Collaborators: Earth Observation and Geoinformation Science Lab, Institute for Geography and Geology, University of Greifswald; Sensing Peat – Art & Research Network ~ from the Venice Agreement, Michael Succow Foundation, partner in the Greifswald Mire Centre . Sound by Koenraad Ecker. Funded by University and Hanseatic City of Greifswald; The Federal Government Commissioner for Culture and the Media

Under the Peatland
Jeanna Kolesova
21:33 min, 2025
Peatlands: Haukkalampi, Finland; Kaigu, Baloži, and Seda purvs, Latvia; Esterweger Dose and Märchen See, Gemany; Meshchora peatlands, Russia; multiple peatlands in European territory of former Soviet Union.

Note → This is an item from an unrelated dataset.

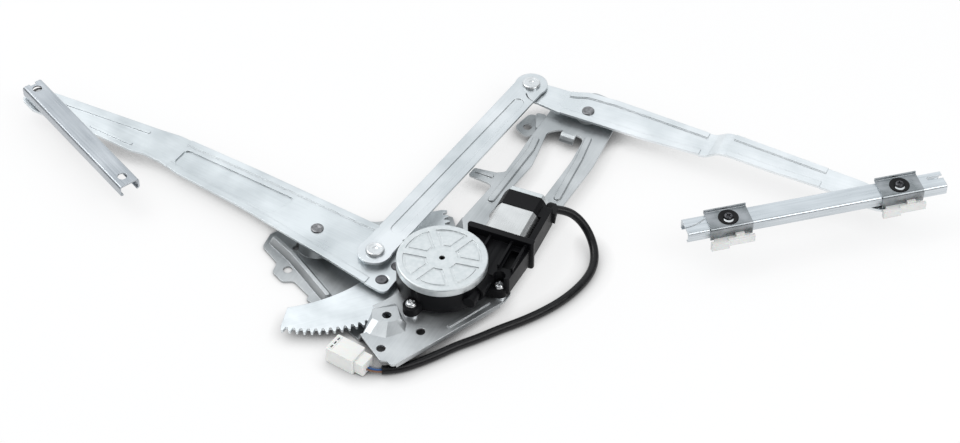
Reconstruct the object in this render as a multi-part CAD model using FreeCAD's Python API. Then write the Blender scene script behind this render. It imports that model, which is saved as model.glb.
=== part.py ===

The film moves through European peatlands as ecological, political, and cultural archives of ongoing transformation. Centred on Lithuania, Latvia, and Russia, it traces how wetlands bearing the imprint of imperial infrastructures and cycles of erasure and survival.

At its core lies a parallel between landscape and body. The scars of exploited peatlands echo in the exhausted, injured bodies of female workers whose labor sustained the industry. Violence against land and violence against workers’ bodies converge, revealing wounds that are both hidden and enduring.

Working in a speculative documentary form, the film layers archival fragments, found footage, and animation. Under the Peatland: Archive invites viewers to perceive wetlands as witnesses, as living entities that remember extraction, embody trauma, and resist through endurance.

Under the Peatland was developed during the Sensing Peat Artistic Research Residency at the Michael Succow Foundation and Greifswald Mire Center.

Collaborators: Baloži Peat Museum Railway, organisers and contributors to WETBEINGS arts, science and storytelling field symposium (Sensing Peat & Foundation for Peatland Conservation and Restoration, Lithuania), peatland ecologists at Michael Succow Stiftung and Greiswald Mire Center, Torfwerk Moorkultur Ramsloh, Snowchange Cooperative. Research supported by Kunstfonds Bonn Scholarship.